Although a flurry of campaign activity in Texas over the past week signaled to some Democrats that the president and his team may be wary that the state is in play, the synergy between the president and his audience last night only helped to affirm the crowd’s confidence in his grip over Texas Republicans — and their shared belief that the country under the president’s leadership is better than ever — heading into what is already a tumultuous 2020 campaign.
Trump carried Texas by 9 percentage points in 2016, the smallest margin for a Republican presidential nominee here in two decades. His approval rating typically comes in several points above water here, but recent polling has shown him trailing or only narrowly defeating a number of potential Democratic nominees in the state.
Trump, and the Texas elected officials who spoke before him Thursday, were undaunted by those stats, instead spending their time at the mic to warn that if they’re not reelected in 2020, they’ll be replaced by liberal Democrats who are “coming to get your guns.”
U.S. Sen. John Cornyn, Lt. Gov. Dan Patrick, and Trump campaign manager and former San Antonio resident Brad Parscale were among those who warmed up the crowd before Trump’s speech.
“We did not have an election in 2016. We had a revolt,” Patrick, who is chairing Trump’s campaign in Texas, said to huge cheers. “The revolution is only getting louder and larger.”
Trump’s presence also prompted outcry and a counter-rally by O’Rourke. The president’s critics decried how Trump’s sometimes vulgar language and actions have made some vulnerable people feel unsafe or unvalued. And they warned of a backlash that’s brewing among the Texas electorate.
“Tonight, this President is going to go on stage and lie to his supporters about his standing in the state of Texas and the destruction that he’s caused our state and our country,” Texas Democratic Party Chair Gilberto Hinojosa said in a statement. “Let’s be clear: the only reason Donald Trump is in Texas tonight is that he knows he will lose the state and lose this election.”
The rally and talks of an election nearly 13 months away weren’t the only things in place to help electrify the crowd. Hours before Trump took the stage, his campaign hosted 45 Fest, where supporters stood in winding lines for cheesy nachos, bobbed their heads to a medley of country music and watched various big screens that rolled pretaped interviews of the president, Donald Trump Jr., Lara Trump, and social media stars Diamond and Silk.
Attendees bemoaned the long lines to get into the arena, but many, including Drury, the man from Plano, found solace among the likeminded strangers all eager to embrace the concert-like atmosphere of the event well before Trump took the stage.
Two men got there early to buy knockoff Make America Great Again merchandise: “LGBT” shirts where the letters stood for liberty, guns, beer and Trump. Nicole Rogers, a 34-year-old corrections officer who had flown in from New Mexico that morning to attend, paraded around with a sign declaring she was gay but not stupid.

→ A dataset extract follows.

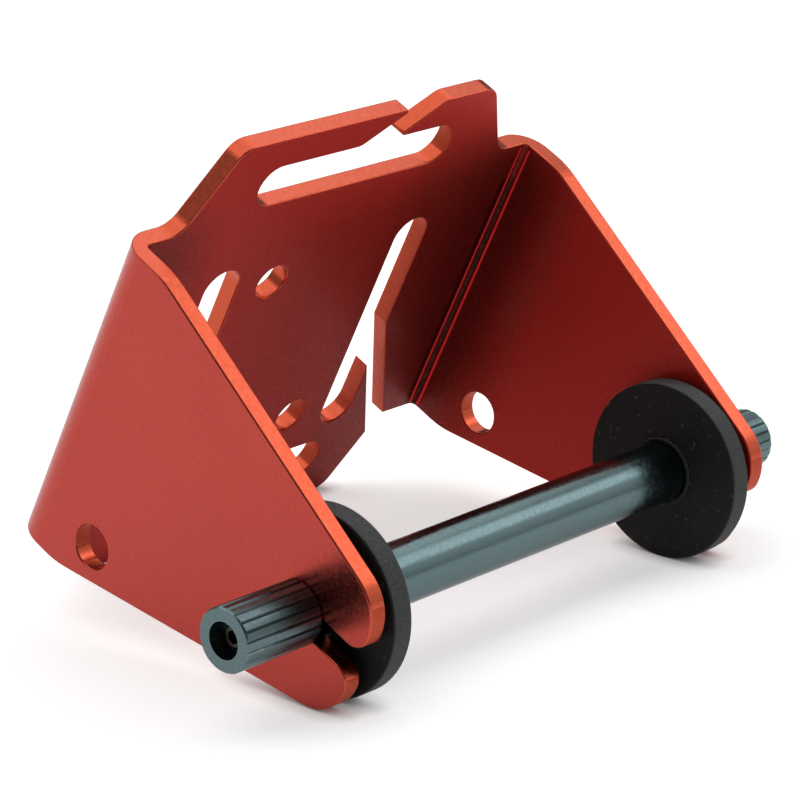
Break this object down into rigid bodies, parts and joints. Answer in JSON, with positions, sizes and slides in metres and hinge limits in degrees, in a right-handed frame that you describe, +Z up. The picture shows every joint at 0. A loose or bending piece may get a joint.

For some, the lead-up to the rally was better than seeing it firsthand.
Nathan Quick, 51, drove from North Carolina with his cousin to sell merchandise adjacent to the American Airlines Center. Quick estimated that Thursday was his 80th Trump rally.
“He’s a man of his word,” Quick said. “I follow him everywhere because he hasn’t told a lie yet.”
The president’s speech stuck to his main points on the campaign trail — the fake news, the whistleblower who spurred an impeachment inquiry, a trade war with China, the country’s economic performance during his term, his friendships with Republican politicians in the state and his strongly held belief that he will be reelected president.
Alicia Lyon of Garland predicted that would be the case before the rally started. “He’s not a robot practicing his speech in a mirror,” she said of Trump. “What you see is what you get.”
“He’s a human, and everyone who says, ‘Well he’s not presidential,’” she said. “Well what does that really mean? To me, that’s fake.”
She laughed a little before insisting that the media would twist and spin Trump’s words to “fit their agenda” regardless of what he said onstage. But much like Trump during his speech, she was unperturbed. That’s just one inconvenience, she said, of defending a man who is “doing everything right.”
“Trump 2020,” she said, grinning. “It’s going on again, baby.”